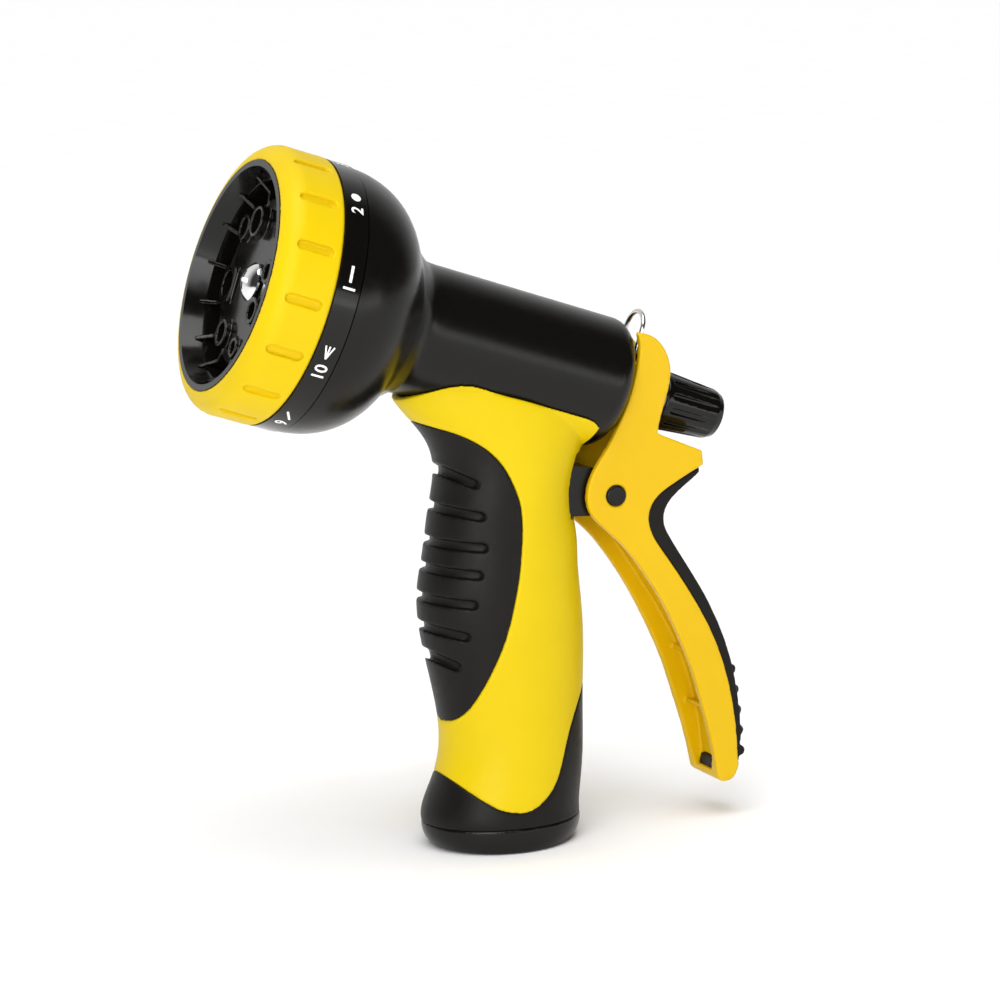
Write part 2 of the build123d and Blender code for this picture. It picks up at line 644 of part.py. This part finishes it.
with BuildPart() as lever:
    through_side(
        LEVER_HEAD, *straight(*LEVER_HORN), LEVER_BACK, LEVER_TIP, LEVER_FRONT,
        half_width=LEVER_OUTER,
    )
    add(tapered_width(0, 6), mode=Mode.INTERSECT)
    add(channel.part, mode=Mode.SUBTRACT)
    add(channel_ribs.part)
    add(washer_nose.part)
    through_side(*straight(*TIP_WINDOW), half_width=WINDOW_HALF, mode=Mode.SUBTRACT)
    # keyhole: a slot for the stem, wider above it for the bail
    with BuildSketch(across(30)):
        with Locations((0, 12)):
            Rectangle(12.2, 10)
        with Locations((0, 1.5)):
            Rectangle(STEM_SLOT, 12.5)
    extrude(amount=20, mode=Mode.SUBTRACT)
    with BuildSketch(Plane.XZ):
        with Locations((PIVOT_X, PIVOT_Z)):
            Circle(PIN_R + RUNNING)
    extrude(amount=LEVER_OUTER + 5, both=True, mode=Mode.SUBTRACT)
label_and_write(lever, "lever")

# Soft pad on the lever's back: an upper tip, a thick bend and a thin ribbed tail
PAD_TIP = [(45.6, 87.5), (50.6, 90.0), (51.6, 90.4), (51.9, 89.2)]
PAD_BACK = [
    (51.9, 89.2), (48.4, 86.5), (44.6, 83.6), (42.3, 80.6), (41.8, 77.4), (43.4, 73.4),
    (46.9, 67.6), (51.4, 60.2), (55.4, 52.6), (58.8, 44.4), (61.2, 35.6), (62.6, 27.0),
    (63.0, 19.0), (62.0, 12.0),
]
# The pad's inner side, which the lever's web covers
PAD_INSIDE = [
    (62.0, 12.0), (60.2, 20.0), (58.3, 31.0), (55.8, 40.2), (48.5, 55.8), (39.2, 70.4),
    (36.0, 79.0), (37.4, 84.0),
]
PAD_INSET = 0.6
RIDGES = 5                  # round ridges across the pad's tail
RIDGE_R = 1.3
RIDGE_PITCH = 5.3
RIDGE_HALF = 8.0            # half their length
RIDGE_X, RIDGE_Z = 60.8, 37.6   # centre of the topmost one
RIDGE_LEAN = 2.2            # how far back they go towards the lowest
with BuildPart() as lever_pad:
    through_side(
        *straight(*PAD_TIP), PAD_BACK, *straight(*PAD_INSIDE), half_width=LEVER_OUTER
    )
    for i in range(RIDGES):
        lean = RIDGE_LEAN * (1 - (1 - i / RIDGES) ** 2)
        with BuildSketch(Plane.XZ):
            with Locations((RIDGE_X + lean, RIDGE_Z - i * RIDGE_PITCH)):
                Circle(RIDGE_R)
        extrude(amount=RIDGE_HALF, both=True)
    through_side(*straight(*TIP_WINDOW), half_width=WINDOW_HALF)
    add(tapered_width(PAD_INSET, 8), mode=Mode.INTERSECT)
    add(lever.part, mode=Mode.SUBTRACT)
label_and_write(lever_pad, "lever_pad")

# ----------------------------------------------------------------------- flow knob
with BuildPart() as knob_washer:
    tube(46.35, KNOB_FRONT, 6.6, STEM_R + RUNNING)
label_and_write(knob_washer, "knob_washer")

FLUTES = 12
with BuildPart() as flow_knob:
    turn(
        (KNOB_FRONT + 0.02, 0), (KNOB_FRONT + 0.02, 7.3), (KNOB_FRONT + 0.6, 7.5),
        (KNOB_END - 2.6, 6.35), (KNOB_END - 0.8, 5.6), (KNOB_END, 4.2), (KNOB_END, 0),
    )
    for i in range(FLUTES):
        angle = 15 + i * 360 / FLUTES
        with BuildSketch(around(KNOB_FRONT + 9.0, 8.15, angle)):
            SlotOverall(14.6, 1.5)
        extrude(amount=-1.9, mode=Mode.SUBTRACT)
    tube(KNOB_FRONT, 63.0, STEM_R + 1.6, 0, mode=Mode.SUBTRACT)
label_and_write(flow_knob, "flow_knob")

with BuildPart() as knob_insert:
    tube(KNOB_FRONT + 0.02, 60.0, STEM_R + 1.6, STEM_R + RUNNING)
label_and_write(knob_insert, "knob_insert")

# ---------------------------------------------------------------------------- bail
WIRE_R = 0.62
BAIL_HALF = 4.7
BAIL_TOP = 19.6
bail_plane = across(36.5)
with BuildPart() as wire_bail:
    with BuildLine(bail_plane) as bail_path:
        Polyline((-2.2, 9.2), (-BAIL_HALF + 0.9, 9.2))
        ThreePointArc(
            (-BAIL_HALF + 0.9, 9.2),
            (-BAIL_HALF + 0.264, 9.464),
            (-BAIL_HALF, 10.1),
        )
        Line((-BAIL_HALF, 10.1), (-BAIL_HALF, BAIL_TOP - BAIL_HALF))
        ThreePointArc(
            (-BAIL_HALF, BAIL_TOP - BAIL_HALF), (0, BAIL_TOP), (BAIL_HALF, BAIL_TOP - BAIL_HALF)
        )
        Line((BAIL_HALF, BAIL_TOP - BAIL_HALF), (BAIL_HALF, 10.1))
        ThreePointArc(
            (BAIL_HALF, 10.1), (BAIL_HALF - 0.264, 9.464), (BAIL_HALF - 0.9, 9.2)
        )
        Line((BAIL_HALF - 0.9, 9.2), (2.2, 9.2))
    with BuildSketch(Plane(origin=bail_path.line @ 0, z_dir=bail_path.line % 0)):
        Circle(WIRE_R)
    sweep()
label_and_write(wire_bail, "wire_bail")
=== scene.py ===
import bpy
import bmesh
import json
import math
from math import cos, pi, radians, sin
from mathutils import Matrix, Vector


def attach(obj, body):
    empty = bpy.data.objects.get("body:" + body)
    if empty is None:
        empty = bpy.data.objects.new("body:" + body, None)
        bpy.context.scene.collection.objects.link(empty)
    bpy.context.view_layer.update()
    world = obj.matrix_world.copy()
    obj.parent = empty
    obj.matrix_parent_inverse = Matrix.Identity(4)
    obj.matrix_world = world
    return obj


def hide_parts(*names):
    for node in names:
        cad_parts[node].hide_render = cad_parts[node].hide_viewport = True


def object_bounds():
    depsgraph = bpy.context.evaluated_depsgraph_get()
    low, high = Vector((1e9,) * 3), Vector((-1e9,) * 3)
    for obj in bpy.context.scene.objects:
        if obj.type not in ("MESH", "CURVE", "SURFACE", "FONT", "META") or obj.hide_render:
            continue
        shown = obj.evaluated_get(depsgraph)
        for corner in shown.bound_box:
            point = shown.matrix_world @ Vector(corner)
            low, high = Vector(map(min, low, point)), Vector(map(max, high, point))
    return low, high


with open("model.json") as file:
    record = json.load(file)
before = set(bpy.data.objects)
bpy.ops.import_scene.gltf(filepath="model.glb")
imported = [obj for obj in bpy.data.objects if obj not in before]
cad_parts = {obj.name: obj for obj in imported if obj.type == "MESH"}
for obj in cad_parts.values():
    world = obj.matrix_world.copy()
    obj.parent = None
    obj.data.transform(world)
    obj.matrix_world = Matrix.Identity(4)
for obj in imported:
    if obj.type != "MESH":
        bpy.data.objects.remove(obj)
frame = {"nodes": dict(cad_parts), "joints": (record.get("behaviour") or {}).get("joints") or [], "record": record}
cad_low, cad_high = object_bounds()
MM = 0.001

# ------------------------------------------------------------------ the nozzle's frame
joints = {joint["name"]: joint for joint in frame["joints"]}
rearward = Vector(joints["dial_spin"]["axis"]).normalized()
upward = Vector((-rearward.z, 0, rearward.x))
BARREL_HEIGHT = 122.3
barrel_centre = Vector((0, 0, BARREL_HEIGHT * MM))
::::
Make an exact copy of every line from the one with "before = set(bpy.data.objects)" to the end of the data, with the first and last of those lines included.

** CORRECT OUTPUT **
before = set(bpy.data.objects)
bpy.ops.import_scene.gltf(filepath="model.glb")
imported = [obj for obj in bpy.data.objects if obj not in before]
cad_parts = {obj.name: obj for obj in imported if obj.type == "MESH"}
for obj in cad_parts.values():
    world = obj.matrix_world.copy()
    obj.parent = None
    obj.data.transform(world)
    obj.matrix_world = Matrix.Identity(4)
for obj in imported:
    if obj.type != "MESH":
        bpy.data.objects.remove(obj)
frame = {"nodes": dict(cad_parts), "joints": (record.get("behaviour") or {}).get("joints") or [], "record": record}
cad_low, cad_high = object_bounds()
MM = 0.001

# ------------------------------------------------------------------ the nozzle's frame
joints = {joint["name"]: joint for joint in frame["joints"]}
rearward = Vector(joints["dial_spin"]["axis"]).normalized()
upward = Vector((-rearward.z, 0, rearward.x))
BARREL_HEIGHT = 122.3
barrel_centre = Vector((0, 0, BARREL_HEIGHT * MM))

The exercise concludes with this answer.